To become climate-neutral by 2050, climate mitigation* efforts are crucial in our strategy for how to deal with climate change. Reducing our energy consumption is a significant mitigation step. In the Netherlands, 15% of energy is consumed in the Rijnmond area around the port of Rotterdam, in large part by a major petrochemical industry cluster.

*Climate mitigation encompasses measures such as technologies, processes, or practices that reduce carbon emissions or enhance the sinks of greenhouse gases.

Issue

The Rotterdam port petrochemical industry cluster is Europe’s largest. It consumes 70% of the Rijnmond region’s energy. A large part of this energy is wasted (64%, 203 petajoules). More than half of that energy is lost with wastewater. In addition, most energy processes within these industries rely on fossil fuels, which has a significant impact on the climate.

Energy use must be minimised and fossil fuels should be replaced by renewable sources if climate change is to be mitigated.
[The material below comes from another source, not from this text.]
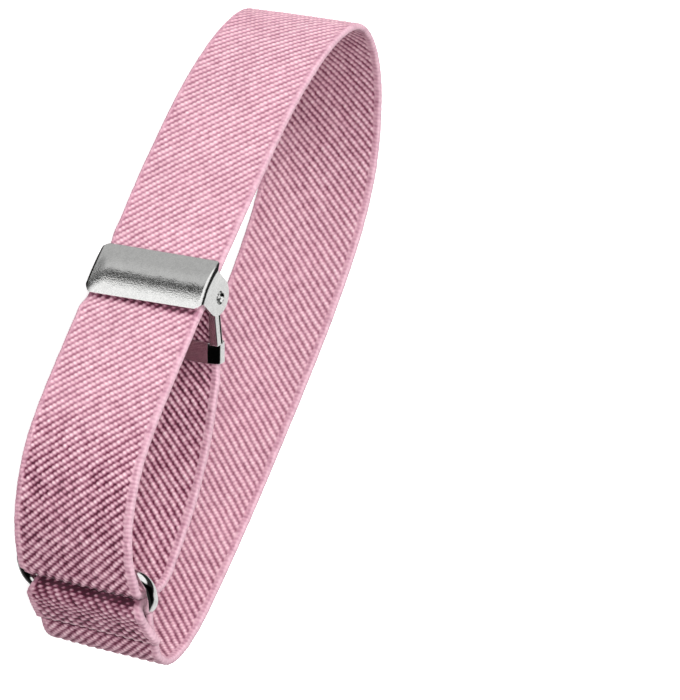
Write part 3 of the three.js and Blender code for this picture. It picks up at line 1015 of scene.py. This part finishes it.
area("key", (-0.56, -0.66, 0.78), 0.9, 0.55, 6.4)
area("top", (-0.45, -0.10, 1.0), 1.0, 0.9, 1.2)
area("fill", (0.42, -0.76, 0.66), 0.9, 0.50, 5.3)


def world():
    w = bpy.data.worlds.new("studio")
    bpy.context.scene.world = w
    w.use_nodes = True
    t = w.node_tree
    t.nodes.clear()
    out = t.nodes.new("ShaderNodeOutputWorld")
    even = t.nodes.new("ShaderNodeBackground")
    even.inputs[0].default_value = (1, 1, 1, 1)
    seen = t.nodes.new("ShaderNodeBackground")
    seen.inputs[1].default_value = 1.0
    path = t.nodes.new("ShaderNodeLightPath")
    mix = t.nodes.new("ShaderNodeMixShader")
    coords = t.nodes.new("ShaderNodeTexCoord")
    split = t.nodes.new("ShaderNodeSeparateXYZ")
    t.links.new(coords.outputs["Generated"], split.inputs[0])

    def math_node(op, a, b=0.0, c=0.0):
        n = t.nodes.new("ShaderNodeMath")
        n.operation = op
        for socket, value in zip(n.inputs, (a, b, c)):
            if isinstance(value, bpy.types.NodeSocket):
                t.links.new(value, socket)
            else:
                socket.default_value = value
        return n.outputs[0]

    def ramp(value, stops, kind="LINEAR"):
        n = t.nodes.new("ShaderNodeValToRGB")
        n.color_ramp.interpolation = kind
        e = n.color_ramp.elements
        while len(e) < len(stops):
            e.new(0.5)
        for element, (at, grey) in zip(e, stops):
            element.position = at
            element.color = (grey, grey, grey, 1)
        t.links.new(value, n.inputs[0])
        return n.outputs[0]

    x, y, z = split.outputs
    t.links.new(
        math_node("MAXIMUM", math_node("MULTIPLY_ADD", x, -0.16, 0.34), 0.03), even.inputs[1]
    )
    heading = math_node("DIVIDE", math_node("ARCTAN2", y, x), 2 * math.pi)
    heading = math_node("ADD", heading, 0.5)  # 0 to 1 round the horizon, from -X by -Y
    low = ramp(
        heading,
        [
            (0.00, 0.38),
            (0.06, 0.46),
            (0.13, 0.46),
            (0.188, 0.58),
            (0.203, 0.04),
            (0.240, 0.05),
            (0.260, 0.98),
            (0.35, 1.00),
            (0.385, 0.30),
            (0.40, 0.02),
            (0.56, 0.02),
            (0.64, 0.70),
            (0.80, 0.62),
            (1.00, 0.34),
        ],
    )
    nadir = ramp(math_node("MULTIPLY_ADD", z, 0.5, 0.5), [(0.0, 0.0), (0.06, 0.02), (0.11, 1.0)])
    low = math_node("MULTIPLY", low, nadir)
    high = ramp(
        math_node("MULTIPLY_ADD", y, 0.5, 0.5),
        [
            (0.00, 0.98),
            (0.17, 1.00),
            (0.21, 0.60),
            (0.24, 0.02),
            (0.68, 0.02),
            (0.74, 0.74),
            (1.00, 0.82),
        ],
    )
    beam = ramp(heading, [(0.36, 1.0), (0.40, 0.05), (0.54, 0.05), (0.60, 1.0)])
    high = math_node("MULTIPLY", high, beam)
    up = t.nodes.new("ShaderNodeMapRange")
    up.interpolation_type = "SMOOTHSTEP"
    up.inputs["From Min"].default_value = -0.12
    up.inputs["From Max"].default_value = 0.10
    t.links.new(z, up.inputs["Value"])
    both = t.nodes.new("ShaderNodeMix")
    both.data_type = "RGBA"
    t.links.new(up.outputs["Result"], both.inputs[0])
    t.links.new(low, both.inputs[6])
    t.links.new(high, both.inputs[7])
    t.links.new(both.outputs[2], seen.inputs[0])
    t.links.new(path.outputs["Is Glossy Ray"], mix.inputs[0])
    t.links.new(even.outputs[0], mix.inputs[1])
    t.links.new(seen.outputs[0], mix.inputs[2])
    t.links.new(mix.outputs[0], out.inputs[0])


world()

# the photograph's viewpoint, in the band's level frame
EYE = (204.044, -506.253, 332.649)
RIGHT = (-0.348874, 0.356159, 0.866855)
UP = (-0.876862, -0.450506, -0.167805)
FORWARD = (-0.330758, 0.818655, -0.469472)
camera = bpy.data.cameras.new("camera")
camera.sensor_width = 36.0
camera.lens = 170.318
camera.clip_start, camera.clip_end = 0.01, 20.0
eye = bpy.data.objects.new("camera", camera)
bpy.context.scene.collection.objects.link(eye)
r, u, f = (turn([v])[0] for v in (RIGHT, UP, FORWARD))
rotation = Matrix(
    ((r[0], u[0], -f[0]), (r[1], u[1], -f[1]), (r[2], u[2], -f[2]))
).to_4x4()
eye.matrix_world = Matrix.Translation(Vector(place([EYE])[0])) @ rotation
bpy.context.scene.camera = eye
bpy.context.scene.view_settings.view_transform = "Standard"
Electrification of processes opens up the possibility to use more renewable energy and can greatly impact decarbonisation. Recovering wasted heat would significantly reduce energy consumption and is a first step towards a more circular industry. 

Supporting industries in a transition towards climate-neutrality depends on identifying how best to reduce their carbon footprint without sacrificing production or performance. The IMPETUS Atlantic team is creating a digital tool that supports decision making about pathways towards an effective energy transition for EU industry.